According to Exploding Topics, Gen Z makes up 40% of global consumer spending, despite being just 30% of the population. 

How to Pivot Your Data Strategy: 

  • Map Gen Z Behaviors Deeply: Track their social, mobile, and purchase activity, then enrich with lifestyle data to understand values and motivators. 
  • Match Their Style: Gen Z expects authenticity. Use platform-native content (TikTok, YouTube Shorts, memes) and two-way engagement instead of corporate polish. 

Why it matters: For Gen Z, relevance equals authenticity. 

10. The Rise of the Ambient Shopper 

VTI finds 70% of consumers shop continuously—while streaming, browsing, or commuting. 

How to Pivot Your Data Strategy: 

  • Connect Cross-Device Behavior: Use identity resolution and enrichment to unify fragmented signals into one profile—so you know that the person watching Netflix on their tablet is the same one searching products on mobile. 
  • Trigger Contextual Offers Instantly: Base campaigns on real-time context (e.g., mobile browsing at night, weekday desktop activity) to make offers feel natural instead of intrusive. 

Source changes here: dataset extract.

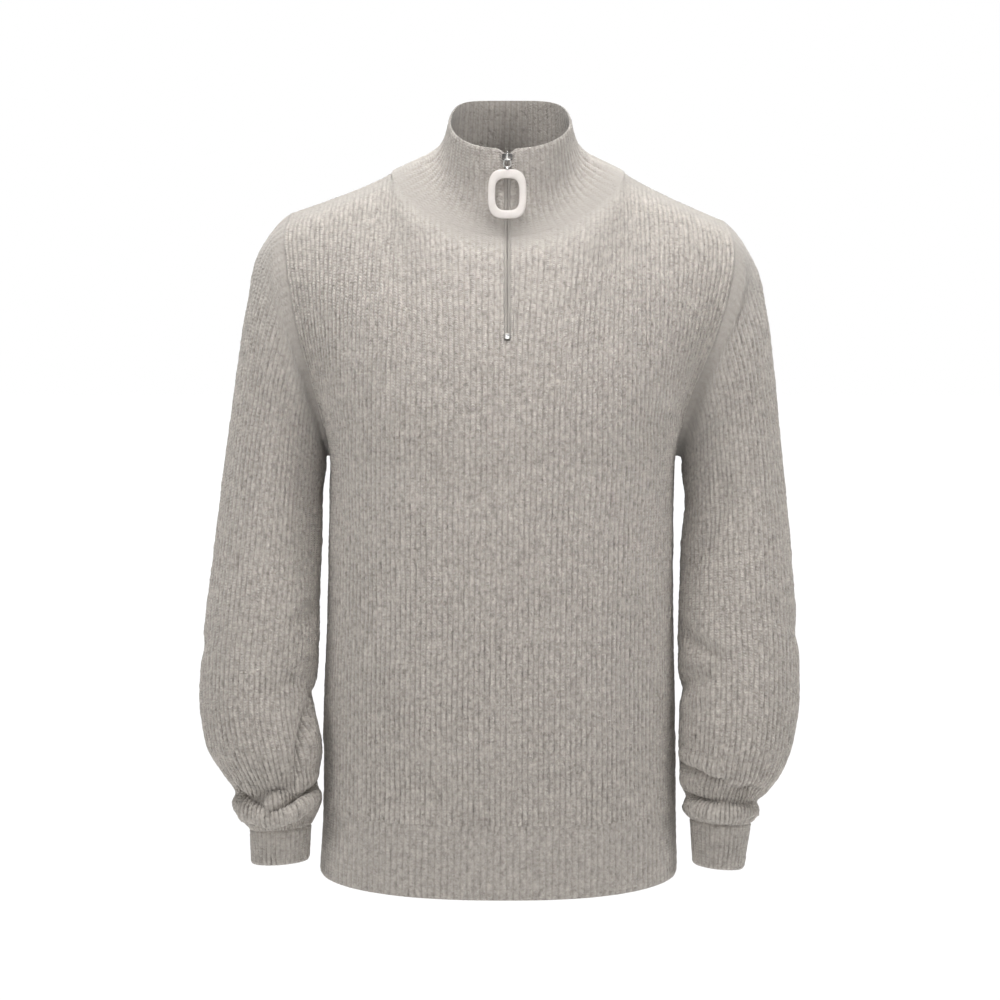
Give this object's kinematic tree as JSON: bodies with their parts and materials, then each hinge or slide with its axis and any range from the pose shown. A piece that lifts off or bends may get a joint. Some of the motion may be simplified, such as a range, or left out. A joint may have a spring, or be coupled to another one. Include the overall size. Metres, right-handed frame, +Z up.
{
  "type": "quarter-zip sweater",
  "caption": "Rib-knit pullover with a stand collar, a short front zip with a large ring pull, full sleeves gathered into cuffs and a ribbed hem band, filled out as when worn.",
  "frame": {"origin": "midway between the wearer's shoulders, level with where the collar stands on the shoulder seams", "axes": "+Z up, -Y the way the front faces, +X towards the wearer's left"},
  "size_m": [0.5917, 0.2517, 0.7812],
  "materials": {
    "knit": "matt ribbed knit of a mottled yarn",
    "band_knit": "matt ribbed knit of a mottled yarn",
    "tape": "woven tape with its row of teeth",
    "metal": "polished",
    "pull": "satin"
  },
  "bodies": {
    "sweater": {"front": "knit", "back": "knit", "sleeve_right": "knit", "sleeve_left": "knit", "cuff_right": "band_knit", "cuff_left": "band_knit", "collar": "band_knit", "hem_band": "band_knit", "zip_tape_right": "tape", "zip_tape_left": "tape", "zip_slider": "metal", "zip_stop": "metal"},
    "pull": {"zip_pull": "pull"}
  },
  "joints": [
    {"name": "pull_swing", "type": "hinge", "parent": "sweater", "child": "pull", "pos_m": [0, -0.0682, 0.04104], "axis": [-1, 0, 0], "range_deg": [0, 150]}
  ]
}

Why it matters: Perfect timing transforms passive browsing into immediate purchases. 

Conclusion 

Marketing in 2026 moves fast. Customers are more connected, informed, and deliberate in how they spend. They expect brands to know what they want—and when they want it. 

The smartest marketers know: 

  • It’s not about collecting more data, but the right data. 
  • Combining first-party insights with deep behavioral understanding drives personalization at scale. 

Now’s the time to review your strategy and get ready to meet these trends head-on.